Qu’on y accède, aux radios libres, plus facilement qu’aux grosses antennes, ce n’est là qu’un des aspects de la critique des médias qu’elles pratiquent : on y remet en question le rôle et le pouvoir du journaliste, les hiérarchies habituelles, la manière de travailler. Utiliser cette facilité d’accès pour faire la même chose que sur les médias de masse, c’est faire de la radio libre un tremplin de carrière, et non un acte politique. C’est bien ainsi d’ailleurs que l’entendent les médias de masse et les écoles qui y forment. Car ce que ni le journaliste créatif de Libération ni le non-journaliste créatif de la radio libre ne semblent percevoir, c’est qu’à travers toute leur flamboyante originalité, c’est un discours bien reconnaissable qui remonte à la surface, et un discours qui n’a rien d’anodin politiquement : on sert là parfaitement l’idéologie dominante, qui nous voudrait simples spectateurs et qui nous envoie des bonbons par tombereaux pour que, chacun occupé à sucer sa pastille, personne ne songe plus à prendre la parole et à s’approprier le champ social. Les faits sociaux, dans l’idéologie dominante, ne devraient toujours être que des bonbons.
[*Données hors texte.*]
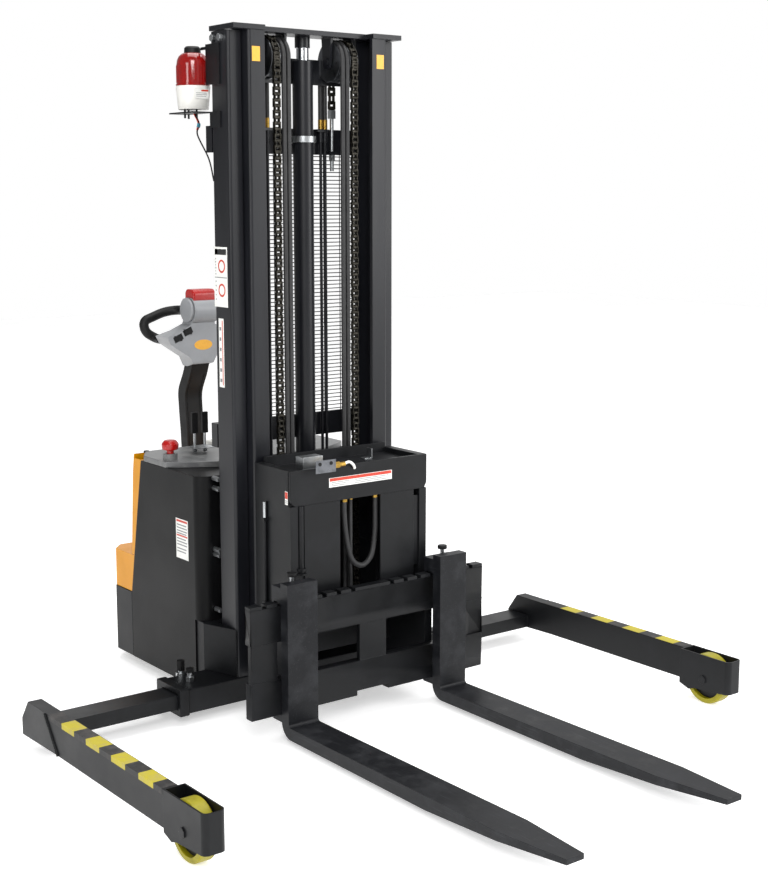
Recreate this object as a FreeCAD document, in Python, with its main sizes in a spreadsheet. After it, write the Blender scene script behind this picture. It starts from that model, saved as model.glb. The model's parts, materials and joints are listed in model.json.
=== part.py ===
"""Walkie stacker: adjustable straddle legs, two-stage mast, fork carriage and tiller.

Millimetres. +Z up, forks point along -Y, X = 0 is the centre plane. The origin is
on the floor, below the middle of the machine. Sizes along Y are set out from the front
face of the fork shanks, and each sub-part's Placement then moves it by origin_y.
"""
import FreeCAD, Part
import Sketcher
import math
import os

DOC = FreeCAD.newDocument("WalkieStacker")
SHEET = DOC.addObject("Spreadsheet::Sheet", "Sizes")
NODES = []
SIDES = (("left", -1), ("right", 1))


# ---------------------------------------------------------------- named sizes

class Size:
    """A length that carries its number and the spreadsheet formula behind it."""

    def __init__(self, number, formula):
        self.number = number
        self.formula = formula

    def __add__(self, other):
        return Size(self.number + number(other), f"({self.formula} + {formula(other)})")

    def __sub__(self, other):
        return Size(self.number - number(other), f"({self.formula} - {formula(other)})")

    def __mul__(self, other):
        return Size(self.number * number(other), f"({self.formula} * {formula(other)})")

    def __truediv__(self, other):
        return Size(self.number / number(other), f"({self.formula} / {formula(other)})")

    def __radd__(self, other):
        return Size(other + self.number, f"({formula(other)} + {self.formula})")

    def __rsub__(self, other):
        return Size(other - self.number, f"({formula(other)} - {self.formula})")

    def __neg__(self):
        return Size(-self.number, f"(0 - {self.formula})")

    __rmul__ = __mul__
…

La création radiophonique, dans son nouvel essor, porte la même capacité d’invention et d’ouverture que les radios libres, celles des débuts et celles qui se battent aujourd’hui. Elle porte le même enthousiasme, la même possibilité pour chacune et chacun de s’en approprier les moyens, la même opportunité de faire entendre des voix nouvelles : on y prend le temps d’écouter l’atmosphère, d’inventer des formes sonores hybrides, d’être attentifs aux rythmes et aux sonorités, d’assumer la subjectivité, de créer de nouvelles tonalités, d’entendre ce qui se dit dans les interstices d’un entretien, ses silences, ses ratés, ses coulisses. La création radiophonique porte également la nécessité de lutter contre les vents majoritaires, de nourrir la réflexion sur ce qu’elle est, de se faire un outil de critique des médias, d’exploration, et de transformation sociale. Qu’on oublie les bonbons et qu’on aille chercher les langages enfouis ou inconnus, « no english », un chant, un rire, et les actes qui pourraient en émerger.